CHALLENGE ▸ Identify each line below that contains the word "this", and copy it out.

DATA LINES ▸
■ ■ ■
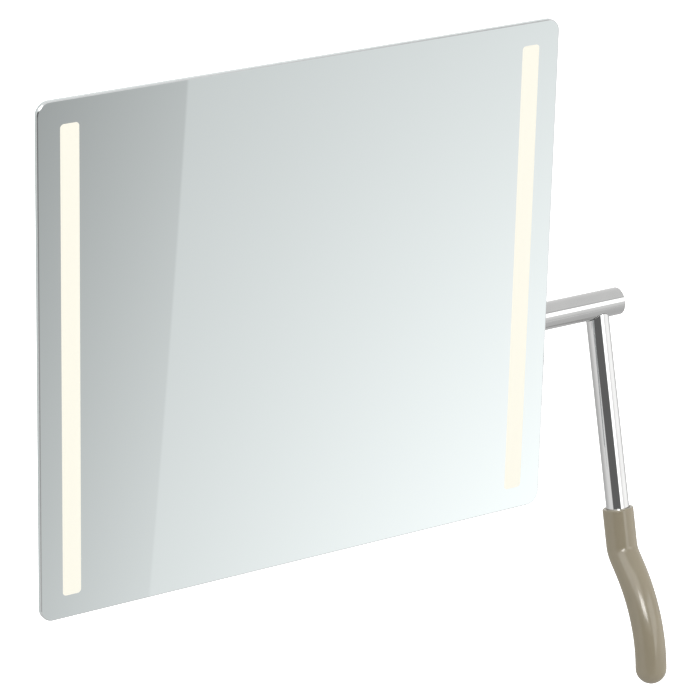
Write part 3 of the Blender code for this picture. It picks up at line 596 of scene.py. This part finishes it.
■ ■ ■
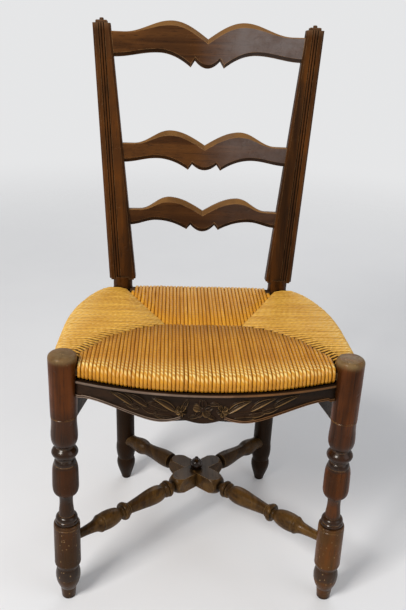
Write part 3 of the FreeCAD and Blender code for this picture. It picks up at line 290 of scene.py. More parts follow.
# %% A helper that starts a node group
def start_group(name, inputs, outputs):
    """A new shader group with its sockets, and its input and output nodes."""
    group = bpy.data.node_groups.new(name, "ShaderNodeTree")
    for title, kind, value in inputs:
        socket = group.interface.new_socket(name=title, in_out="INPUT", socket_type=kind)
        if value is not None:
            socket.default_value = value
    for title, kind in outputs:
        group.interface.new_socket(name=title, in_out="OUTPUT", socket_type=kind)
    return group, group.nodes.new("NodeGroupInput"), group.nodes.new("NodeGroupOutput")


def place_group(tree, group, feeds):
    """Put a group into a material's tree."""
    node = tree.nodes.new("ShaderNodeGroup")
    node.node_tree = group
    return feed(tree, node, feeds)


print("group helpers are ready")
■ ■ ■
RESULT OF THE TASK ▸
Write part 3 of the Blender code for this picture. It picks up at line 596 of scene.py. This part finishes it.
Write part 3 of the FreeCAD and Blender code for this picture. It picks up at line 290 of scene.py. More parts follow.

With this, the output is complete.